It is important to note that the retrieval of ammunition artifacts from these two NMP camps reveals information about daily camp life and proficiency in weapons handling, rather than wider conflict events which took place well away from the camp itself. Nonetheless, it is possible to use this information to delve deeper into the activities of troopers. While clusters of ammunition were found at both camps, there was no definitive archaeological evidence to support the proposition that target practice was part of daily life at either. Practice shooting was known to have been carried out at some camps, including at Boralga under Stanhope O’Connor, who offered cash prizes from his private funds to the best marksmen among his troopers (Townsville Daily Bulletin 1936:12). In other cases, however, long term government frugality and problems with regular resupply suggests that any training with live ammunition would have been minimized, reducing the likelihood of ammunition artifacts entering the archaeological record through target practice. It may also be that training was considered unnecessary for long-term members of the force who had proven themselves proficient with weaponry. Rather, we contend that the spent cartridge cases at these two sites are more likely to be the result of hunting activities to supplement government rations, since, apart from being central to food supply, hunting game is arguably a suitable alternative practice to target shooting. It is in this light that the experiences of troopers can best be understood in the wider colonial context of frontier violence.

Hunting, Troopers, and the Tactics of War

The only known extant camp keepers’ journals, although for neither of the camps studied here, reveal that troopers typically went out hunting every few weeks (Native Mounted Police 1864–71, 1880-82). Although there is no record of the techniques or weapons they used, given the data examined here it is probable that they employed both firearms and traditional methods. The strategic positioning of camps adjacent to permanent waterholes had the added benefit of affording a proximal abundance of game in and around the waterholes. While no faunal data are available for Eyres Creek, those from Burke River represented both introduced and native faunal remains, including mussels, emu eggs, various birds, reptiles, marsupials, and dingo, with all finds deriving from areas argued on the basis of oral history and archaeological evidence to have been occupied by troopers. No non-European fauna was recovered from the areas associated with officers (Artym 2018:144–148), further supporting hunting activity as an activity carried out by troopers and/or their wives.

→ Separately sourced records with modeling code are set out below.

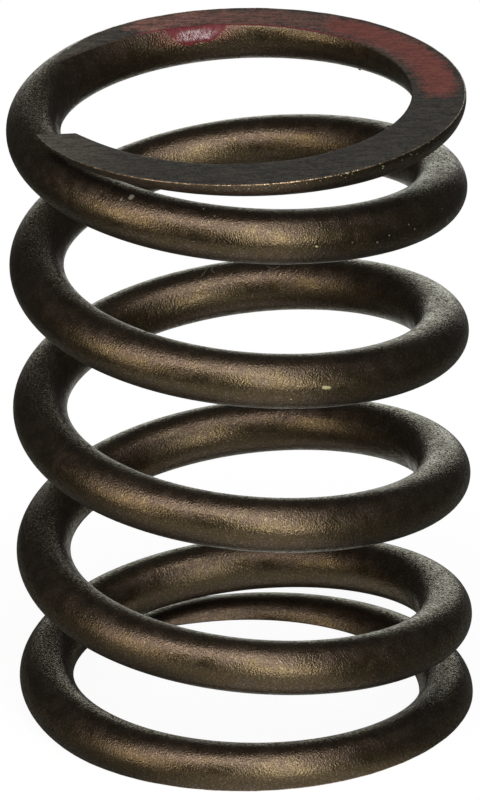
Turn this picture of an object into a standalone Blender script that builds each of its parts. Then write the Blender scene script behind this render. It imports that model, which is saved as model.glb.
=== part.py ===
"""Engine valve spring.

A left-hand compression spring, coiled from one length of round wire. The end turns are
closed down until each tip almost lies on the next turn. The wire is sheared off there,
and springs back a little. Both ends are then ground flat and square to the axis, which
leaves every wire end as a thin tapered tip.

The axis of the coil is Z. The seat end is ground at Z = 0, and the retainer end at the
free height. Run it with: blender --background --python part.py
"""

import math

import bmesh
import bpy

MM = 0.001

# Driving sizes
OUTER_DIAMETER = 31.75 * MM
WIRE_DIAMETER = 3.77 * MM
FREE_HEIGHT = 45.7 * MM
TOTAL_TURNS = 5.75

# Closed ends, alike at the seat and at the retainer
CLOSED_TURNS = 0.53  # from a tip to where the pitch starts to open
RAMP_TURNS = 0.85  # over which it opens to the pitch of the active turns
CLOSED_CLEARANCE = 0.20 * MM  # between an end turn and the turn that it closes on
TIP_THICKNESS = 0.50 * MM  # wire that grinding leaves at a tip
TIP_SPRINGBACK = 0.40 * MM  # by which a tip stands off from the closed helix
SPRINGBACK_TURNS = 0.06  # over which it does
SHEAR_SKEW = math.radians(24.0)  # of the cut from square to the wire, outer side longer
RETAINER_TIP_AZIMUTH = math.radians(208.5)  # from +X towards +Y

# Fineness of the surface
STEPS_PER_TURN = 48
WIRE_SIDES = 16

# The cutters reach this far past the wire, and the uncut wire this far past its ends
CUTTER_MARGIN = 5.0 * MM
STUB_LENGTH = 1.5 * MM
WELD_DISTANCE = 0.001 * MM

# Shot-peened spring steel under a dark bronze oxide
STEEL_COLOUR = (0.085, 0.060, 0.036, 1.0)
STEEL_METALLIC = 0.9
STEEL_ROUGHNESS = 0.42
SHARP_ANGLE = math.radians(40.0)

WIRE_RADIUS = WIRE_DIAMETER / 2
COIL_RADIUS = OUTER_DIAMETER / 2 - WIRE_RADIUS
TIP_OVERSHOOT = WIRE_RADIUS - TIP_THICKNESS  # of the wire's axis past the ground face
HELIX_OVERSHOOT = TIP_OVERSHOOT - TIP_SPRINGBACK  # of the closed helix, at the tip


def clear_scene():
    """Remove the objects that the scene starts with."""
    for item in list(bpy.data.objects):
        bpy.data.objects.remove(item, do_unlink=True)


def make_collection(name):
    """Return a new collection, linked to the scene."""
    collection = bpy.data.collections.new(name)
    bpy.context.scene.collection.children.link(collection)
    return collection


def make_steel():
    """Return the material of the wire."""
    steel = bpy.data.materials.new("spring_steel")
    steel.use_nodes = True
    shader = steel.node_tree.nodes["Principled BSDF"]
    shader.inputs["Base Color"].default_value = STEEL_COLOUR
    shader.inputs["Metallic"].default_value = STEEL_METALLIC
    shader.inputs["Roughness"].default_value = STEEL_ROUGHNESS
    steel.diffuse_color = STEEL_COLOUR
    return steel


def opened_turns(turns):
    """Return how far the opening of the pitch has run, this many turns from a tip.

    The opening is 0 along the closed turns, follows 3x^2 - 2x^3 on the ramp and is 1 on
    the active turns. This is the area under it.
    """
    share = min(max((turns - CLOSED_TURNS) / RAMP_TURNS, 0.0), 1.0)
    active = max(turns - CLOSED_TURNS - RAMP_TURNS, 0.0)
    return RAMP_TURNS * (share**3 - share**4 / 2) + active


def solve_pitches():
    """Return the closed pitch, and how much the pitch opens to the active turns.

    Two conditions fix them. After its first turn, the helix clears its own start. Over
    half of its turns, it rises by half of the free height and by its overshoot.
    """
    first_rise = WIRE_DIAMETER + CLOSED_CLEARANCE
    half_turns = TOTAL_TURNS / 2
    half_rise = FREE_HEIGHT / 2 + HELIX_OVERSHOOT
    opened_first = opened_turns(1.0)
    opened_half = opened_turns(half_turns)
    opening = (half_rise - first_rise * half_turns) / (opened_half - opened_first * half_turns)
    return first_rise - opening * opened_first, opening


def height_from_face(turns, closed_pitch, opening):
    """Return how far in from an end's ground face the axis lies, this many turns from its tip."""
    springback = TIP_SPRINGBACK * max(1 - turns / SPRINGBACK_TURNS, 0.0) ** 2
    return closed_pitch * turns + opening * opened_turns(turns) - HELIX_OVERSHOOT - springback


def wire_path():
    """Return the points of the wire's axis, with a stub to be sheared off at each end."""
    closed_pitch, opening = solve_pitches()
    stub_turns = STUB_LENGTH / (math.tau * COIL_RADIUS)
    length_turns = TOTAL_TURNS + 2 * stub_turns
    steps = round(length_turns * STEPS_PER_TURN)
    points = []
    for step in range(steps + 1):
        from_seat = length_turns * step / steps - stub_turns
        from_retainer = TOTAL_TURNS - from_seat
        height = height_from_face(min(from_seat, from_retainer), closed_pitch, opening)
        if from_retainer < from_seat:
            height = FREE_HEIGHT - height
        # A left-hand coil climbs clockwise, so it runs counterclockwise down from the retainer
        azimuth = RETAINER_TIP_AZIMUTH + from_retainer * math.tau
        points.append((COIL_RADIUS * math.cos(azimuth), COIL_RADIUS * math.sin(azimuth), height))
    return points


def make_wire_curve(points):
    """Return a round wire along the points, as a curve with filled caps."""
    curve = bpy.data.curves.new("wire", "CURVE")
    curve.dimensions = "3D"
    curve.twist_mode = "Z_UP"
    curve.bevel_depth = WIRE_RADIUS
    curve.bevel_resolution = WIRE_SIDES // 2 - 2
    curve.use_fill_caps = True
    spline = curve.splines.new("POLY")
    spline.points.add(len(points) - 1)
    for control, point in zip(spline.points, points):
        control.co = (*point, 1.0)
    wire = bpy.data.objects.new("wire", curve)
    bpy.context.scene.collection.objects.link(wire)
    return wire


def curve_to_mesh(curve_object, name, collection):
    """Return a closed mesh object in the place of a curve object."""
    depsgraph = bpy.context.evaluated_depsgraph_get()
    mesh = bpy.data.meshes.new_from_object(curve_object.evaluated_get(depsgraph))
    mesh.name = name
    shape = bmesh.new()
    shape.from_mesh(mesh)
    bmesh.ops.remove_doubles(shape, verts=shape.verts, dist=WELD_DISTANCE)
    shape.to_mesh(mesh)
    shape.free()
    made = bpy.data.objects.new(name, mesh)
    made.matrix_world = curve_object.matrix_world
    collection.objects.link(made)
    bpy.data.objects.remove(curve_object, do_unlink=True)
    return made


def make_cutter(name, size, centre, turn, collection):
    """Return a block that is this far turned about Z."""
    bpy.ops.mesh.primitive_cube_add(size=1.0, location=centre, rotation=(0.0, 0.0, turn))
    cutter = bpy.context.active_object
    cutter.name = name
    cutter.scale = size
    for holder in list(cutter.users_collection):
        holder.objects.unlink(cutter)
    collection.objects.link(cutter)
    cutter.hide_render = True
    cutter.display_type = "WIRE"
    return cutter


def make_shear_blade(name, azimuth, face_height, side, collection):
    """Return the block that shears the stub off at a tip, just above the turn beneath.

    The side is 1 at the retainer and -1 at the seat.
    """
    facing = azimuth - side * (math.pi / 2 + SHEAR_SKEW)
    length = STUB_LENGTH + CUTTER_MARGIN
    height = TIP_THICKNESS + CLOSED_CLEARANCE / 2 + CUTTER_MARGIN
    centre = (
        COIL_RADIUS * math.cos(azimuth) + length / 2 * math.cos(facing),
        COIL_RADIUS * math.sin(azimuth) + length / 2 * math.sin(facing),
        face_height + side * (CUTTER_MARGIN - height / 2),
    )
    return make_cutter(name, (length, 2 * WIRE_DIAMETER, height), centre, facing, collection)


def make_grinding_wheel(name, face_height, side, collection):
    """Return the block that lies on a ground face. The side is 1 at the retainer, -1 at the seat."""
    width = OUTER_DIAMETER + 2 * CUTTER_MARGIN
    depth = WIRE_DIAMETER + CUTTER_MARGIN
    centre = (0.0, 0.0, face_height + side * depth / 2)
    return make_cutter(name, (width, width, depth), centre, 0.0, collection)


def cut_away(spring, name, cutter):
    """Cut a block off the spring."""
    cut = spring.modifiers.new(name, "BOOLEAN")
    cut.operation = "DIFFERENCE"
    cut.solver = "EXACT"
    cut.object = cutter


def finish_end(spring, end, azimuth, face_height, side, cutters):
    """Shear off the wire at one end's tip and grind the end flat."""
    blade = make_shear_blade(f"{end}_shear_blade", azimuth, face_height, side, cutters)
    wheel = make_grinding_wheel(f"{end}_grinding_wheel", face_height, side, cutters)
    cut_away(spring, f"Shear {end} tip", blade)
    cut_away(spring, f"Grind {end} end", wheel)


def main():
    clear_scene()
    parts = make_collection("engine_valve_spring")
    cutters = make_collection("cutters")

    spring = curve_to_mesh(make_wire_curve(wire_path()), "valve_spring", parts)
    spring.data.materials.clear()
    spring.data.materials.append(make_steel())
    spring.data.shade_smooth()
    spring.data.set_sharp_from_angle(angle=SHARP_ANGLE)

    seat_tip_azimuth = RETAINER_TIP_AZIMUTH + TOTAL_TURNS * math.tau
    finish_end(spring, "seat", seat_tip_azimuth, 0.0, -1, cutters)
    finish_end(spring, "retainer", RETAINER_TIP_AZIMUTH, FREE_HEIGHT, 1, cutters)


main()
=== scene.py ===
"""Looks of the engine valve spring: its wire, its finishes, the specks on it and the studio."""

import math

import bmesh
import bpy
import numpy as np
from mathutils import Matrix, Vector


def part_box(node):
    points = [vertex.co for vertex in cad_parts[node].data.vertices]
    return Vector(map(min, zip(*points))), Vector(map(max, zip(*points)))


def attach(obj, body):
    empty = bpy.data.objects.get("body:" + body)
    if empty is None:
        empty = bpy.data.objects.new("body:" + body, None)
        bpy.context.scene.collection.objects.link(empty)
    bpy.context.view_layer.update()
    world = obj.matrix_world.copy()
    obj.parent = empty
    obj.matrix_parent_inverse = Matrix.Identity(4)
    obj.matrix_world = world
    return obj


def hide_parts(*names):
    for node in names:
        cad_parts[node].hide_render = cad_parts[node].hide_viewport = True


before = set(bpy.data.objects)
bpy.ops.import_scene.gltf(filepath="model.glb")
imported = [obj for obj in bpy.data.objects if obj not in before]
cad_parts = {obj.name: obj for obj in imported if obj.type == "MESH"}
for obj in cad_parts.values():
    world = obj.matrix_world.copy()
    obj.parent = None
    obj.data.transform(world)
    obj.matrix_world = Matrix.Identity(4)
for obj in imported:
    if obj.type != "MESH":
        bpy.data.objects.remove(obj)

bl_info = {
    "name": "Engine Valve Spring",
    "version": (1, 0, 0),
    "blender": (4, 5, 0),
    "location": "3D View > Sidebar > Valve Spring",
    "description": "Builds a peened, closed-and-ground valve spring and its studio",
    "category": "Add Mesh",
}

MM = 0.001
BODY = "root"
CAD_NODE = "valve_spring"

CAD_LOW, CAD_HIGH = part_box(CAD_NODE)


def length_setting(name, description, default):
    """Return a property that holds a length."""
    return bpy.props.FloatProperty(
        name=name, description=description, default=default, subtype="DISTANCE", unit="LENGTH"
    )


def angle_setting(name, description, default):
    """Return a property that holds an angle."""
    return bpy.props.FloatProperty(
        name=name, description=description, default=default, subtype="ANGLE", unit="ROTATION"
    )


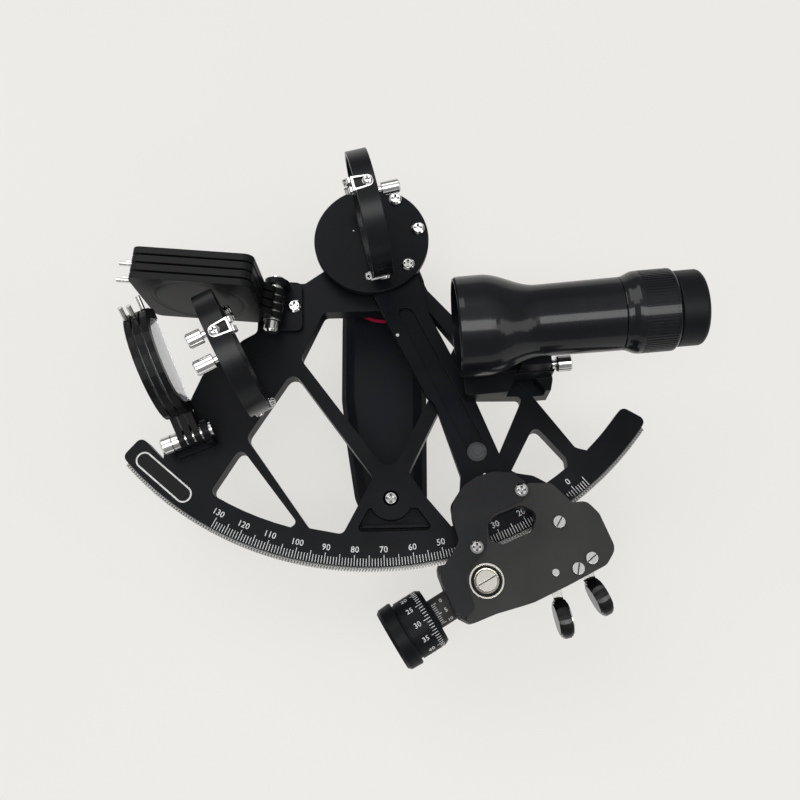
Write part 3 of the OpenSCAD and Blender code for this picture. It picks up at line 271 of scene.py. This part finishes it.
def newMaterial(name, **plain):
    material = bpy.data.materials.new(name)
    material.use_nodes = True
    tree = material.node_tree
    tree.nodes.clear()
    result = tree.nodes.new("ShaderNodeOutputMaterial")
    surface = tree.nodes.new("ShaderNodeBsdfPrincipled")
    tree.links.new(surface.outputs["BSDF"], result.inputs["Surface"])
    for key, value in plain.items():
        surface.inputs[key.replace("_", " ")].default_value = value
    return material, tree, surface


# where in the slow cloud a colour and a gloss begin to change, and where they have changed
colourBand, glossBand = (0.35, 0.7), (0.3, 0.7)


def clouded(tree, paint, band, first=0.0, second=1.0):
    # a value that goes from first to second as the slow cloud goes through the band
    return spread(tree, paint.outputs["Cloud"], *band, first, second)


def bumped(tree, surface, height, depth, strength, rub):
    # the height laid over the rounded corners
    bump = addNode(tree, "ShaderNodeBump", {"Height": height, "Distance": depth, "Strength": strength,
                                            "Normal": rub.outputs["Normal"]})
    tree.links.new(bump.outputs[0], surface.inputs["Normal"])


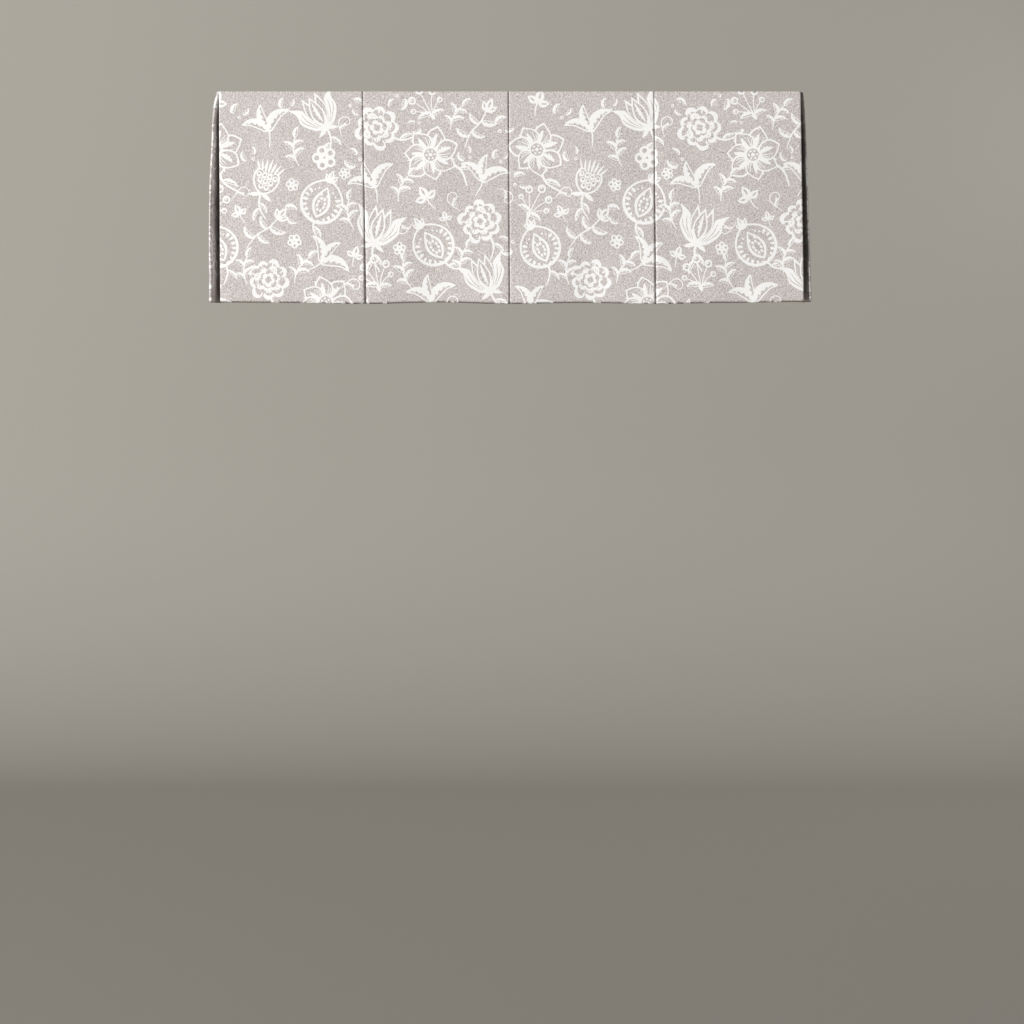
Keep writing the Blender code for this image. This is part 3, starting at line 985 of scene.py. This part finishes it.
def stretched_noise(tree, cloth, across, down, detail):
    """Noise with about this many grains to a metre across and down the cloth, and finer ones over it."""
    mapping = add_node(tree, "ShaderNodeMapping", inputs={"Scale": (across, down, 1)})
    noise = add_node(tree, "ShaderNodeTexNoise", inputs={"Scale": 1, "Detail": detail, "Roughness": 0.6})
    tree.links.new(cloth, mapping.inputs["Vector"])
    tree.links.new(mapping.outputs[0], noise.inputs["Vector"])
    return noise.outputs["Fac"]


def maths(tree, operation, first, second, third=None):
    node = add_node(tree, "ShaderNodeMath", {"operation": operation})
    for socket, value in zip(node.inputs, (first, second, third)):
        if isinstance(value, bpy.types.NodeSocket):
            tree.links.new(value, socket)
        elif value is not None:
            socket.default_value = value
    return node.outputs[0]


def cloth_material(name, warm, cool, contrast, relief):
    """Woven linen: warm and cool yarns, thick and thin places in those that run down and those that run
    across, a few longer uneven yarns, and a light unevenness over all."""
    material = bpy.data.materials.new(name)
    material.use_nodes = True
    tree = material.node_tree
    shader = tree.nodes["Principled BSDF"]
    shader.inputs["Roughness"].default_value = 0.92
    shader.inputs["Specular IOR Level"].default_value = 0.25
    shader.inputs["Sheen Weight"].default_value = 0.12
    shader.inputs["Sheen Roughness"].default_value = 0.5
    cloth = add_node(tree, "ShaderNodeUVMap", {"uv_map": "cloth"}).outputs[0]
    grain = {part: stretched_noise(tree, cloth, *sizes) for part, sizes in WEAVE.items()}
    yarn = add_node(tree, "ShaderNodeMix", {"data_type": "RGBA"})
    yarn.inputs[6].default_value = (*warm, 1)
    yarn.inputs[7].default_value = (*cool, 1)
    tree.links.new(grain["tone"], yarn.inputs[0])
    shares = {part: share * contrast for part, share in SHADE_SHARES.items()}
    shares["blotch"] = BLOTCH_SHARE
    shade = 1 - sum(shares.values()) / 2
    for part, share in shares.items():
        shade = maths(tree, "MULTIPLY_ADD", grain[part], share, shade)
    colour = add_node(tree, "ShaderNodeVectorMath", {"operation": "SCALE"})
    tree.links.new(yarn.outputs[2], colour.inputs[0])
    tree.links.new(shade, colour.inputs["Scale"])
    tree.links.new(colour.outputs[0], shader.inputs["Base Color"])
    height = maths(tree, "ADD", grain["warp"], maths(tree, "MULTIPLY", grain["weft"], WEFT_HEIGHT))
    bump = add_node(tree, "ShaderNodeBump", inputs={"Strength": relief, "Distance": WARP_HEIGHT})
    tree.links.new(height, bump.inputs["Height"])
    tree.links.new(bump.outputs[0], shader.inputs["Normal"])
    return material


def plain_material(name, colour, roughness):
    material = bpy.data.materials.new(name)
    material.use_nodes = True
    shader = material.node_tree.nodes["Principled BSDF"]
    shader.inputs["Base Color"].default_value = (*colour, 1)
    shader.inputs["Roughness"].default_value = roughness
    return material


# ---- the valance ------------------------------------------------------------------------------------

PRINT = printed()

# The cloth's face, its white print, and the reverse of both: the colours of the warm and the cool
# yarns, the contrast between light and dark yarns, and how far the weave stands out.
CLOTH_MATERIALS = (
    cloth_material("linen", (0.655, 0.530, 0.482), (0.503, 0.539, 0.554), 1.95, 0.5),
    cloth_material("linen_print", (0.900, 0.880, 0.860), (0.880, 0.880, 0.876), 0.2, 0.35),
    cloth_material("linen_reverse", (0.667, 0.554, 0.505), (0.522, 0.564, 0.579), 1.95, 0.5),
    cloth_material("linen_reverse_print", (0.700, 0.640, 0.610), (0.645, 0.640, 0.635), 1.6, 0.5),
)


def add_sheet(node, plan, middle_across):
    sheet, width = cloth_sheet("cloth_" + node, plan, middle_across, CLOTH_MATERIALS)
    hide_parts(node)
    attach(sheet, "root")
    print(node, len(sheet.data.polygons), "triangles, flat", round(width, 4), "x", DROP)


def add_face_panels():
    for i in range(len(PLEATS) + 1):
        left, right = seam_edges(0.5)[2 * i : 2 * i + 2]
        add_sheet(
            f"face_panel_{i + 1}",
            lambda part, i=i: face_plan(*seam_edges(part)[2 * i : 2 * i + 2]),
            1000 * (left + right) / 2,
        )


def add_pleat_underlays():
    for i in range(len(PLEATS)):
        edges = seam_edges(0.5)[2 * i + 1 : 2 * i + 3]
        add_sheet(
            f"pleat_underlay_{i + 1}",
            lambda part, i=i: underlay_plan(
                seam_edges(part)[2 * i + 1] - PLEAT_DEPTH, seam_edges(part)[2 * i + 2] + PLEAT_DEPTH
            ),
            1000 * sum(edges) / 2 + UNDERLAY_SHIFT,
        )


def add_corners():
    for side, outward in (("left", -1), ("right", 1)):
        edge = 1000 * mix(*FACE_EDGES[side], 0.5)
        add_sheet(
            f"corner_underlay_{side}",
            at_corner(corner_plan, side),
            edge + UNDERLAY_SHIFT,
        )
        add_sheet(
            f"return_{side}",
            at_corner(return_plan, side),
            edge + outward * RETURN_SHIFT,
        )


# ---- backdrop, light and camera ---------------------------------------------------------------------


BACKDROP_COLOUR = (0.420, 0.400, 0.355)
FLOOR_LEVEL = -2.1
WALL_BEHIND = 4.4
BACKDROP_BEND = 1.2
BACKDROP_REACH = 14
BACKDROP_TOP = 6
ROOM_LIGHT = (0.075, 0.072, 0.068)

# Each lamp: its place, what it points at, its width in metres and its power in watts.
LAMPS = {
    "key": ((-10.5, -12.1, 2.8), (0, 0, -0.2), 1.9, 3100),
    "side": ((3.2, 3.8, 0.6), (0.3, 0, -0.2), 1.4, 20),
}

# The camera is level with the lower part of the valance, whose underside doesn't show, and shifted so
# that the valance hangs high in the picture.
CAMERA_PLACE = (0.0019, -3.75, -0.46)
CAMERA_SHIFT = -0.1773
VIEW_ANGLE = math.radians(29.5)


def add_backdrop():
    """A pale floor that curves up into a pale wall, well behind the valance."""
    profile = [(-BACKDROP_REACH, FLOOR_LEVEL)]
    for angle in np.linspace(0, math.pi / 2, 13):
        along = WALL_BEHIND - BACKDROP_BEND * (1 - math.sin(angle))
        profile.append((along, FLOOR_LEVEL + BACKDROP_BEND * (1 - math.cos(angle))))
    profile.append((WALL_BEHIND, BACKDROP_TOP))
    points = [(side * BACKDROP_REACH, y, z) for y, z in profile for side in (-1, 1)]
    mesh = bpy.data.meshes.new("backdrop")
    mesh.from_pydata(points, [], [(k, k + 1, k + 3, k + 2) for k in range(0, len(points) - 2, 2)])
    mesh.materials.append(plain_material("pale_backdrop", BACKDROP_COLOUR, 0.9))
    mesh.shade_smooth()
    backdrop = bpy.data.objects.new("backdrop", mesh)
    bpy.context.scene.collection.objects.link(backdrop)
    backdrop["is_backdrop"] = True


def add_world():
    world = bpy.data.worlds.new("plain_room")
    world.use_nodes = True
    background = world.node_tree.nodes["Background"]
    background.inputs["Color"].default_value = (*ROOM_LIGHT, 1)
    background.inputs["Strength"].default_value = 1
    bpy.context.scene.world = world


def add_light(name, place, target, size, power):
    light = bpy.data.lights.new(name, "AREA")
    light.shape = "DISK"
    light.size = size
    light.energy = power
    lamp = bpy.data.objects.new(name, light)
    lamp.location = place
    lamp.rotation_euler = (Vector(target) - Vector(place)).to_track_quat("-Z", "Y").to_euler()
    bpy.context.scene.collection.objects.link(lamp)


def add_camera():
    view = bpy.data.cameras.new("camera")
    view.angle = VIEW_ANGLE
    view.shift_y = CAMERA_SHIFT
    camera = bpy.data.objects.new("camera", view)
    camera.location = CAMERA_PLACE
    camera.rotation_euler = (math.pi / 2, 0, 0)
    bpy.context.scene.collection.objects.link(camera)
    bpy.context.scene.camera = camera


add_face_panels()
add_pleat_underlays()
add_corners()
add_backdrop()
add_world()
for lamp, (place, target, size, power) in LAMPS.items():
    add_light(lamp, place, target, size, power)
add_camera()
bpy.context.scene.view_settings.view_transform = "Standard"

boxes = {"cad": CAD_BOX, "visual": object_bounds()}
boxes = {name: [list(corner) for corner in box] for name, box in boxes.items()}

Hunting, requiring as it does a particular suite of skills, has particular relevance for understanding the behavior of the NMP in Australian frontier conflict. Native policing forces were a crucial element in the success of British colonization around the globe (Connor 2005:16, 17; Richards 2008:185–193), with scholars suggesting that the recruitment of Indigenous troopers for such forces had both economic and other benefits for colonial governments (e.g., Connor 2005:16; Richards 2008:10). In the Australian context, Indigenous troopers were likely to know how to use the landscape to shape a conflict, have an intimate knowledge of how to survive in the bush, and be masterful practitioners of Indigenous tracking and hunting tactics (Burke et al. 2018). Given the propensity for children in traditional Aboriginal societies to begin learning tracking, hunting, and gathering skills at an early age, most Indigenous troopers would already have been highly skilled marksmen, regardless of their age on recruitment to the NMP (Anonymous 1973:8; Lew-Levy et al. 2018:217–219; Spencer 2008:87–90).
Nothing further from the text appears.